GOAL OF THE EXERCISE: Reading down the listing below, count the lines where the word "materials" shows up, then give only that count.

STORED DATA:
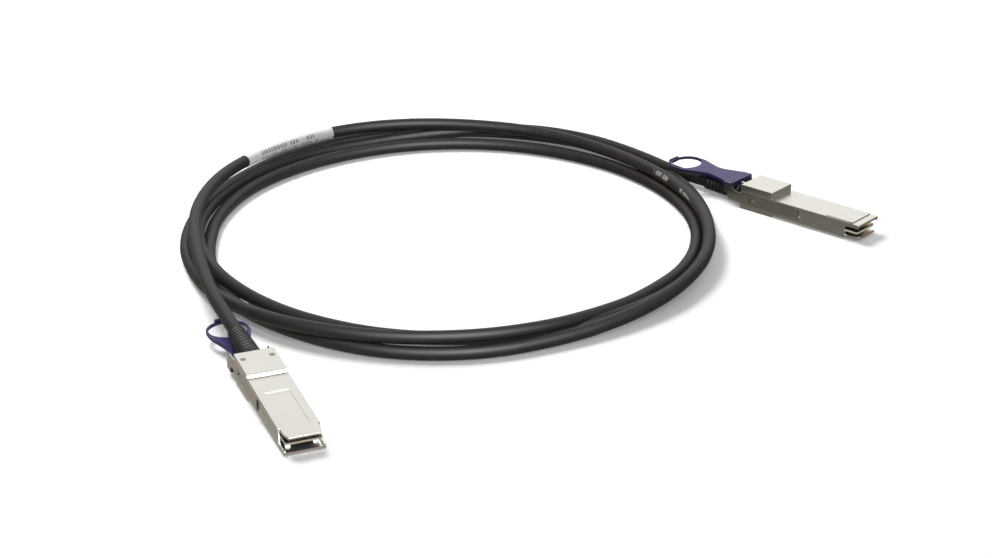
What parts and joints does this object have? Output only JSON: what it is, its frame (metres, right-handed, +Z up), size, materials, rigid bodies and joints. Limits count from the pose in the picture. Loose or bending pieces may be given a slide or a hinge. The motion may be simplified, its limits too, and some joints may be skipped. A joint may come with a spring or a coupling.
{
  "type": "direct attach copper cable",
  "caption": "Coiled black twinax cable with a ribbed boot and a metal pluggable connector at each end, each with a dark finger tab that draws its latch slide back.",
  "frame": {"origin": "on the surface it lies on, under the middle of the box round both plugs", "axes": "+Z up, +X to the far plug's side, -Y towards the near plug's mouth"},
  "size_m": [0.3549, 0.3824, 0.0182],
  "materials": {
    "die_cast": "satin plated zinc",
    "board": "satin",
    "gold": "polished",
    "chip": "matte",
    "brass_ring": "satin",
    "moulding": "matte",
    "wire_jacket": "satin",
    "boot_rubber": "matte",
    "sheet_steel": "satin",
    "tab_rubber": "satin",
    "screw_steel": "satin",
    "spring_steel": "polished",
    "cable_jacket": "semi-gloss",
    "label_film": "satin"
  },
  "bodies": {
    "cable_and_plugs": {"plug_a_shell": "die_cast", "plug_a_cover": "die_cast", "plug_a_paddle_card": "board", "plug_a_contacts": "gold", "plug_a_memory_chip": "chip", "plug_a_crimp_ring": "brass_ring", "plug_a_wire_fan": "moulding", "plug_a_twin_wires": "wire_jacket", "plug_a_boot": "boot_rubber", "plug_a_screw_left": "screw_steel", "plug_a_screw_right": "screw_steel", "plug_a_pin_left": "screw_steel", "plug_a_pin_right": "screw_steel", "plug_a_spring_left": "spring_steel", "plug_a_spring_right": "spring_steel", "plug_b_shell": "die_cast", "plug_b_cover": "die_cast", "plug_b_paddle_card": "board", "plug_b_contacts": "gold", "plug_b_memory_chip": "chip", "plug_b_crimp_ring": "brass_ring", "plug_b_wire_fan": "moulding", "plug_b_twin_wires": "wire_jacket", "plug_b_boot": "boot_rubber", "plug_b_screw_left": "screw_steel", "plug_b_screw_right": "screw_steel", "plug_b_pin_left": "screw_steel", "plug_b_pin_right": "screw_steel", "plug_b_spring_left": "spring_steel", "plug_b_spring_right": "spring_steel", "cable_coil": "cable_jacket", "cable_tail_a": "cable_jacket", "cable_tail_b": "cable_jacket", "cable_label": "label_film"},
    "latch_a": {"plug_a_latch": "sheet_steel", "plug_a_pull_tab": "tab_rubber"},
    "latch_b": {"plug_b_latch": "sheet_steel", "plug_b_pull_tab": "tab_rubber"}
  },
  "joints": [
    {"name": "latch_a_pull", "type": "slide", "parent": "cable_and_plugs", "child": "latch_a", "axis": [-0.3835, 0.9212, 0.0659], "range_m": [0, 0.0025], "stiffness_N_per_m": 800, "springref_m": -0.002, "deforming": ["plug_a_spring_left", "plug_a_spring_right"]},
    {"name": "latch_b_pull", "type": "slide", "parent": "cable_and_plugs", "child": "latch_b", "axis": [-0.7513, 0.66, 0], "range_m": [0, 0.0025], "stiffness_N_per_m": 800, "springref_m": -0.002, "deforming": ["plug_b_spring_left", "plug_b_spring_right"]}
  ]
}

EXERCISE ANSWER: 2